Don’t ever… pretend to know something when you don’t.
I feel… incredibly lucky to have the ability to make the choices that I do. Questioning things as a regular part of normal life, that didn't exist for my grandfather's generation, now I do it every single day.
It’s tricky… understanding other people’s beliefs. Devotion always clouds the details.
There's a point… when you have to separate yourself from your friends and family; that's when you become your own man. Later you can come back again.
I once… heard Angela Davis tell a story about how her mother used to talk to her about the racial inequity she was experiencing as a small child in the south during the 1950’s. Her mother used to say, “This may be how it is now but this is not how it’s supposed to be.” I never forgot that story.
If things aren’t going well… then go to bed early and get up earlier. You think I’m kidding but I’m not.

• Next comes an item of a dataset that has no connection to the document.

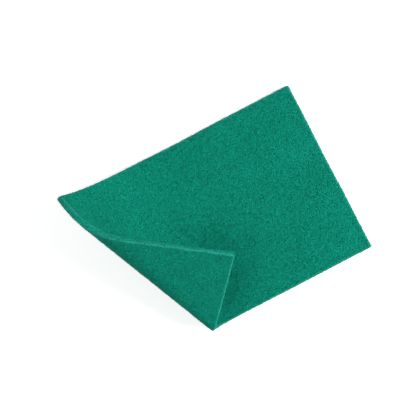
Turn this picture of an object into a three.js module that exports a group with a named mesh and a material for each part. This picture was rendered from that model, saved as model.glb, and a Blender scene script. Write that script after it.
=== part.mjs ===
// Nylon scouring pad: one rectangle of springy nonwoven web, cut square from a wide roll.
// It lies flat, with its front left corner lifted and turned over onto the pad.
// Millimetres, +Z up, long side along X, short side along Y.
//
// The web bends but doesn't stretch, so the turned corner is a developable surface: a fan of
// straight lines, the rulings, that all start from one point just outside the front edge.
// Along a ruling the web stays straight, and from one ruling to the next it bends.
// An open curl lifts the corner, and a crease turns it over. Close to the fan's centre both
// are tight, and towards the far edge they open out.

import * as THREE from 'three';

// Sizes of the pad as it is cut
const padLength = 230;
const padWidth = 150;
const padThickness = 5.5;
const cornerRadius = 1.5;

// The turned corner; directions are measured on the flat pad, from +X towards +Y
const turnedLength = 97; // along the front edge, from the left end to the fan's centre
const innerRadius = 1; // tightest radius on the inside of the bend, at the front edge
const curlTurn = THREE.MathUtils.degToRad(90.5); // what the web turns through in the curl
const creaseTurn = THREE.MathUtils.degToRad(71.5); // and in the crease, over and above that
const curlStart = THREE.MathUtils.degToRad(72); // ruling where the web leaves the flat
const curlLevel = THREE.MathUtils.degToRad(98.5); // ruling from which the curl is even
const creaseLine = THREE.MathUtils.degToRad(124); // ruling in the middle of the crease
const creaseHalf = THREE.MathUtils.degToRad(9); // from there to where the flap is straight

// Fineness of the faces
const rulingStep = THREE.MathUtils.degToRad(1); // between rulings inside the bend
const stepsAlongRuling = 6;
const stepsPerCorner = 4;
const marchStep = THREE.MathUtils.degToRad(0.1); // when the bend is followed ruling by ruling
const onRuling = 1e-9; // a point this close to a ruling lies on it

const webGreen = 0x0a8468;

// How much the web bends at a ruling; the bend's radius is the distance from the centre
// divided by this value. The curl rises by half a cosine wave from none at curlStart to
// curlBend at curlLevel, stays even up to the crease line, and falls to none behind it. The
// crease is a whole cosine wave about its line, creaseHalf to either side. Each of
// the two is as high as it takes to turn the web through its own angle.
const creaseEnd = creaseLine + creaseHalf;
const curlBend = curlTurn / ((curlLevel - curlStart) / 2 + creaseLine - curlLevel + creaseHalf / 2);
const creaseBend = creaseTurn / creaseHalf;

function halfWave(share) {
  return (1 - Math.cos(Math.PI * THREE.MathUtils.clamp(share, 0, 1))) / 2;
}

function bendAt(angle) {
  const rise = halfWave((angle - curlStart) / (curlLevel - curlStart));
  const fall = halfWave((creaseEnd - angle) / creaseHalf);
  const swell = halfWave(1 - Math.abs(angle - creaseLine) / creaseHalf);
  return curlBend * Math.min(rise, fall) + creaseBend * swell;
}

// The fan's centre lies so far in front of the edge that the tightest bend keeps innerRadius
const fanToEdge = bendAt(creaseLine) * (padThickness / 2 + innerRadius) * Math.sin(creaseLine);
const fanCentre = new THREE.Vector2(
  -padLength / 2 + turnedLength,
  -padWidth / 2 - fanToEdge,
);

// Outline of the cut pad, a rectangle with barely rounded corners, anticlockwise
function padOutline() {
  const outline = [];
  const corners = [[1, -1], [1, 1], [-1, 1], [-1, -1]];
  corners.forEach(([sideX, sideY], index) => {
    const centre = new THREE.Vector2(
      sideX * (padLength / 2 - cornerRadius),
      sideY * (padWidth / 2 - cornerRadius),
    );
    for (let step = 0; step <= stepsPerCorner; step++) {
      const angle = (index - 1 + step / stepsPerCorner) * Math.PI / 2;
      const offset = new THREE.Vector2(Math.cos(angle), Math.sin(angle)).multiplyScalar(cornerRadius);
      outline.push(centre.clone().add(offset));
    }
  });
  return outline;
}

const outline = padOutline();

// Distances from the fan's centre at which a ruling enters and leaves the outline
function rulingSpan(angle) {
  const along = new THREE.Vector2(Math.cos(angle), Math.sin(angle));
  const distances = [];
  outline.forEach((start, index) => {
    const end = outline[(index + 1) % outline.length];
    const a = start.clone().sub(fanCentre);
    const b = end.clone().sub(fanCentre);
    const [sideA, sideB] = [a, b].map((point) => {
      const side = along.cross(point);
      return Math.abs(side) < onRuling ? 0 : side;
    });
    if (sideA * sideB > 0 || sideA === sideB) return;
    distances.push(a.lerp(b, sideA / (sideA - sideB)).dot(along));
  });
  return [Math.min(...distances), Math.max(...distances)];
}

// Directions of the rulings: one through each point of the outline, so that the cut edge
// is exact, and one at every rulingStep of the bend between them
function rulingAngles() {
  const angles = outline.map((point) => point.clone().sub(fanCentre).angle());
  const steps = Math.ceil((creaseEnd - curlStart) / rulingStep);
  const closest = rulingStep / 4;
  for (let step = 0; step <= steps; step++) {
    const angle = curlStart + (creaseEnd - curlStart) * step / steps;
    if (angles.every((other) => Math.abs(other - angle) > closest)) angles.push(angle);
  }
  return angles.sort((a, b) => a - b);
}

// Carries the frame of one ruling on to another: ruling is the ruling's direction, and normal
// stands on the web. Each small step turns the frame about its normal by the step, and
// about its ruling by the step's bend.
function marchFrame(frame, fromAngle, toAngle) {
  const steps = Math.max(1, Math.ceil((toAngle - fromAngle) / marchStep));
  const step = (toAngle - fromAngle) / steps;
  for (let index = 0; index < steps; index++) {
    const bend = bendAt(fromAngle + (index + 0.5) * step);
    const axis = frame.normal.clone().addScaledVector(frame.ruling, bend);
    const turn = axis.length() * step;
    axis.normalize();
    frame.ruling.applyAxisAngle(axis, turn);
    frame.normal.applyAxisAngle(axis, turn);
  }
}

// The pad as a closed solid. Each ruling gives one row of points on the upper face and one on
// the lower, a half thickness to either side of the web's middle surface. At the first
// and the last ruling, which only touch the outline, a row is a single point.
function turnedPadGeometry() {
  const angles = rulingAngles();
  const last = angles.length - 1;
  const positions = [];
  const upper = [];
  const lower = [];
  const frame = {
    ruling: new THREE.Vector3(Math.cos(angles[0]), Math.sin(angles[0]), 0),
    normal: new THREE.Vector3(0, 0, 1),
  };
  const origin = new THREE.Vector3(fanCentre.x, fanCentre.y, padThickness / 2);

  function addPoint(distance, height) {
    const point = origin.clone();
    point.addScaledVector(frame.ruling, distance);
    point.addScaledVector(frame.normal, height);
    positions.push(point.x, point.y, point.z);
    return positions.length / 3 - 1;
  }

  angles.forEach((angle, index) => {
    if (index > 0) marchFrame(frame, angles[index - 1], angle);
    const [near, far] = rulingSpan(angle);
    const isPoint = index === 0 || index === last;
    for (const [rows, height] of [[upper, padThickness / 2], [lower, -padThickness / 2]]) {
      const row = [];
      for (let step = 0; step <= stepsAlongRuling; step++) {
        const distance = near + (far - near) * step / stepsAlongRuling;
        row.push(isPoint && step > 0 ? row[0] : addPoint(distance, height));
      }
      rows.push(row);
    }
  });

  const faces = [];
  function addTriangle(a, b, c) {
    if (a !== b && b !== c && c !== a) faces.push(a, b, c);
  }
  function addQuad(a, b, c, d) {
    addTriangle(a, b, c);
    addTriangle(a, c, d);
  }
  const end = stepsAlongRuling;
  for (let index = 0; index < last; index++) {
    const next = index + 1;
    for (let step = 0; step < end; step++) {
      const out = step + 1;
      addQuad(upper[index][step], upper[index][out], upper[next][out], upper[next][step]);
      addQuad(lower[index][step], lower[next][step], lower[next][out], lower[index][out]);
    }
    addQuad(upper[index][0], upper[next][0], lower[next][0], lower[index][0]);
    addQuad(upper[next][end], upper[index][end], lower[index][end], lower[next][end]);
  }

  const geometry = new THREE.BufferGeometry();
  geometry.setAttribute('position', new THREE.Float32BufferAttribute(positions, 3));
  geometry.setIndex(faces);
  geometry.computeVertexNormals();
  return geometry;
}

const web = new THREE.MeshStandardMaterial({ color: webGreen, roughness: 0.95, metalness: 0 });
const pad = new THREE.Mesh(turnedPadGeometry(), web);
pad.name = 'scouring_pad';

// The origin is the middle of the pad's own box, on the surface that the pad lies on
pad.geometry.computeBoundingBox();
const box = pad.geometry.boundingBox;
pad.position.set(-(box.min.x + box.max.x) / 2, -(box.min.y + box.max.y) / 2, -box.min.z);

const part = new THREE.Group();
part.add(pad);

export default part;
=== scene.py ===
import math

import bpy
import numpy as np
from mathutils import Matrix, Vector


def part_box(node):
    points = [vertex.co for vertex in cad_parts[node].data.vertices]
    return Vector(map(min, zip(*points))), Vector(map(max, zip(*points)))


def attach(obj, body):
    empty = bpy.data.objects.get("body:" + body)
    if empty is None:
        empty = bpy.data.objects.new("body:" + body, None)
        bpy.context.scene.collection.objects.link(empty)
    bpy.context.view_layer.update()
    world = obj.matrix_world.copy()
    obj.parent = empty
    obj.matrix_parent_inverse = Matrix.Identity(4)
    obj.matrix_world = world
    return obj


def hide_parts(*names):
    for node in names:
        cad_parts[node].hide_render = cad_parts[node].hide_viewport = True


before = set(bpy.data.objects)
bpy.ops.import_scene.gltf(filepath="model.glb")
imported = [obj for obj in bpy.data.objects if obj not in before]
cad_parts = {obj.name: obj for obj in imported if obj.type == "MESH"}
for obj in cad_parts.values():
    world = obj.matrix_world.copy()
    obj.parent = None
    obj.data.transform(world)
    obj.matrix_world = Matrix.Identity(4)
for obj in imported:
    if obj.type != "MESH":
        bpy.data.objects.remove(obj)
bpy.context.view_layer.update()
mm = 0.001
tiny = 1e-12  # keeps a division by a length from failing

# Where each part's random numbers start from
seeds = {
    "upperTangle": 11,
    "lowerTangle": 12,
    "edgeTangle": 13,
    "cutNoise": 14,
    "loftStep": 50,  # a face's loft starts this much after its tangle
    "upperGrid": 21,
    "lowerGrid": 22,
    "wallNoise": 23,
    "upper_fibres_a": 31,
    "upper_fibres_b": 32,
    "under_fibres": 33,
    "edge_fibres": 35,
}

# The web as it is cut, and the fan of rulings that its turned corner bends along.
# Directions are measured on the flat web, in degrees from +X towards +Y.
webSheet = {
    "length": 230 * mm,  # along X
    "width": 150 * mm,  # along Y
    "thickness": 5.5 * mm,
    "cornerRadius": 1.5 * mm,
    "turnedLength": 97 * mm,  # along the front edge, from the left end to the fan's centre
    "innerRadius": 1 * mm,  # tightest inside radius, at the front edge
    "curlTurn": 90.5,  # what the web turns through in the curl that lifts the corner
    "creaseTurn": 71.5,  # and in the crease that turns it over
    "curlStart": 72.0,
    "curlLevel": 98.5,
    "creaseLine": 124.0,
    "creaseHalf": 9.0,
    "steps": 1800,  # small steps that the bend is followed in
    "outlinePoints": 801,  # to a side, where the web is laid over the frame
}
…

Wherever… I see people doing something the way it's always been done, the way it's "
supposed" to be done, I get the urge to do the opposite. Ever since I was small I knew that I didn’t want to do things the same way everyone else did things. Somehow I just inherently knew that it wouldn’t take you where you needed or wanted to go. If you’re looking for answers in the same spot that everyone else is looking for answers then you’re looking in the wrong spot.

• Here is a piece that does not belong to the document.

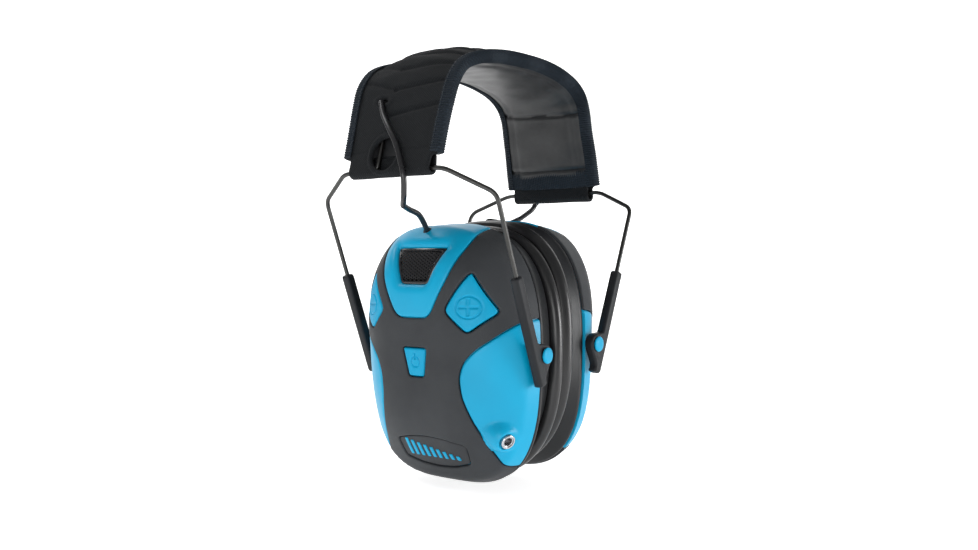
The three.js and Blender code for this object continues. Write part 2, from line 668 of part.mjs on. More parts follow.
// ---- cable: inside the band, then free down to each cup ----
function cableShape(halfX, halfY) {
  const outline = soften([[-halfX, -halfY], [halfX, -halfY], [halfX, halfY], [-halfX, halfY]], 0.6, 1);
  return new THREE.Shape(outline.map(([x, y]) => new THREE.Vector2(x, y)));
}

function cable(name, points, steps, side, shape = cableShape(CABLE_HALF_THICK, CABLE_HALF_WIDTH)) {
  const extrudePath = new THREE.CatmullRomCurve3(points, false, "centripetal");
  const geometry = new THREE.ExtrudeGeometry(shape, { steps, extrudePath, bevelEnabled: false });
  place(name, geometry, CABLE, side, false);
}

function coreRun(side, low, high, y) {
  return Array.from({ length: 15 }, (_, i) => {
    const { point, inward } = station(side, low + ((high - low) * i) / 14);
    return point.clone().addScaledVector(inward, COVER_SKIN + CORE_GAP / 2).setY(y);
  });
}

const LEFT_DROP = [[56.2, 9.1, 102.8], [58.6, 5.3, 96.8], [61, -0.6, 90], [62.2, -5, 84.4],
  [63.4, -8.8, 77.2], [63.6, -10.8, 70.6], [61.8, -9.4, 64.4], [57.6, -5.2, 59.8], [51.6, -3, 58.6],
  [45.4, -2.4, 57], [40.9, -0.95, 54.45], [38.3, -0.24, 52.1]];
const RIGHT_DROP = [[54.6, 9.4, 67.6], [52, 9.6, 64.8], [47, 13, 60.2], [41, 16.6, 57.4], [35, 19.6, 58.2],
  [31.4, 21.4, 58.2], [29.72, 21, 55]];

const flatInBand = cableShape(CABLE_HALF_WIDTH, CABLE_HALF_THICK);
cable("cable_band_left", coreRun(-1, 0, 0.68, 2.6), 14, -1, flatInBand);
cable("cable_band_right", coreRun(1, 0, 0.97, 2.6), 16, 1, flatInBand);
cable("cable_free_left", LEFT_DROP.map((p) => new THREE.Vector3(...p)), 20, -1);
cable("cable_free_right", RIGHT_DROP.map((p) => new THREE.Vector3(...p)), 14, 1);

export default muff;
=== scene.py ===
import math

import bmesh
import bpy
import numpy as np
from mathutils import Matrix, Vector, geometry
from mathutils.kdtree import KDTree

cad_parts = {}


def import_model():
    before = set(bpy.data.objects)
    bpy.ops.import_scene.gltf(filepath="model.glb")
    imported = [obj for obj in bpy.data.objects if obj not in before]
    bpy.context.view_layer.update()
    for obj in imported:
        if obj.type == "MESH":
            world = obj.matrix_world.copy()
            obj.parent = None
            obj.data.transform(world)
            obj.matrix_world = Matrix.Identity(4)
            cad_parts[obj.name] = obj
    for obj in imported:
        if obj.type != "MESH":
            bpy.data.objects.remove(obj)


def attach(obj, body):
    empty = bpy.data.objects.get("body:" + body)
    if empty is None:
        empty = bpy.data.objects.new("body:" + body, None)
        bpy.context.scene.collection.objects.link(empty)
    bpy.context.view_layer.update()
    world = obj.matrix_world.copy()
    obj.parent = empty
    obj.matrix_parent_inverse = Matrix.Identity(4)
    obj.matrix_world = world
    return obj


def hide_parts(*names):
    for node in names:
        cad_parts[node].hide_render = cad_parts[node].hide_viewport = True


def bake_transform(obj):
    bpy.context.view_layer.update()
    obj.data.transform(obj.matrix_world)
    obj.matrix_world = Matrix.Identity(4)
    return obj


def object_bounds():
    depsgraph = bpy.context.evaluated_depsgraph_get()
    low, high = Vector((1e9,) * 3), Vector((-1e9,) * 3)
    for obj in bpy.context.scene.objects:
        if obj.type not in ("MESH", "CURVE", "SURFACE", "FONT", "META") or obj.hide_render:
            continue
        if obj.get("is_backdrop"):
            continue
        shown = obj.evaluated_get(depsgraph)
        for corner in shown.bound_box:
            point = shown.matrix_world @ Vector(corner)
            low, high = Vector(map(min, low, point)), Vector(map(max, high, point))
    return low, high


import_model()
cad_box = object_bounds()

# Lengths are in millimetres until a mesh is made, and cup shapes are written for the right cup.
MM = 0.001
scene = bpy.context.scene

# ---- camera ----
CAMERA_TURN, CAMERA_RISE, CAMERA_ROLL = math.radians(-52), math.radians(0.143), math.radians(0.665)
CAMERA_AWAY, CAMERA_SIDE, CAMERA_UP = 449.3, -3.73, -32.15
SENSOR, IMAGE_WIDTH, FOCAL_PIXELS = 36, 978, 1000

back = Vector((math.sin(CAMERA_TURN) * math.cos(CAMERA_RISE),
               -math.cos(CAMERA_TURN) * math.cos(CAMERA_RISE), math.sin(CAMERA_RISE)))
level = (-back).cross(Vector((0, 0, 1))).normalized()
upright = level.cross(-back)
cam_right = level * math.cos(CAMERA_ROLL) + upright * math.sin(CAMERA_ROLL)
cam_up = upright * math.cos(CAMERA_ROLL) - level * math.sin(CAMERA_ROLL)
spot = (back * CAMERA_AWAY - cam_right * CAMERA_SIDE - cam_up * CAMERA_UP) * MM
camera = bpy.data.objects.new("camera", bpy.data.cameras.new("camera"))
camera.data.lens = SENSOR * FOCAL_PIXELS / IMAGE_WIDTH
camera.data.sensor_width = SENSOR
camera.matrix_world = Matrix([[cam_right[i], cam_up[i], back[i], spot[i]] for i in range(3)]
                             + [[0, 0, 0, 1]])
scene.collection.objects.link(camera)
scene.camera = camera

# ---- dimensions shared with the CAD ----
HALF_Y, HALF_HIGH, HALF_LOW, HIGH_POWER, LOW_POWER = 42.8, 53.0, 55.5, 2.5, 3.1
SHELL_EDGE, TOP_EDGE_RISE, DOME_TOP, SHELL_BASE = 23.2, 10.6, 42.7, 16.1
DOME_POWER, DOME_LEAN, TAPER = 3.8, 0.137, 0.967
PIVOT_X, ARM_Y, ARM_LENGTH = 19.0, 47.0, 47.7
WIRE_CORNER = np.array([50.6, ARM_Y, 63.6])
ARM_FOOT = np.array([19.5, ARM_Y, -12.6])
WIRE_RADIUS, WIRE_IN_ARM = 0.95, 20.0
WIRE_BAND_Y, WIRE_SHOULDER_Y = 8.0, 27.1
ARM_AXIS = (WIRE_CORNER - ARM_FOOT) / np.linalg.norm(WIRE_CORNER - ARM_FOOT)
LIFT = ARM_AXIS * 3.0
ARCH = [[-60.4, 79.6], [-56.9, 94.1], [-54.4, 103.4], [-52.4, 109.2], [-49, 114.5], [-44.5, 118.6],
        [-34, 123], [-20, 125.8], [0, 127], [14, 126.7], [27, 124.9], [37.8, 121.6], [44.8, 116.8],
        [48.8, 110.3], [51.3, 100.4], [53.7, 91.7], [55.6, 83.2], [57.4, 75.2]]
CABLE_RADIUS = 1.2
SIDES = {"left": -1, "right": 1}
ENDS = {"front": -1, "rear": 1}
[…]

If I had to choose… between loving someone or being loved I’d take loving someone every time. It’s hard to screw up loving someone.
Becoming a Dad... made me realize that from this point forward I don't get a day off...I don't ever get to take the easy way out...I don't ever get to shove things under the rug. From now on everything has to be done the right way...with all of the tools I would want her to have and use...with humility and respect and selflessness, confidence and courage and compassion. From this point on someone is watching.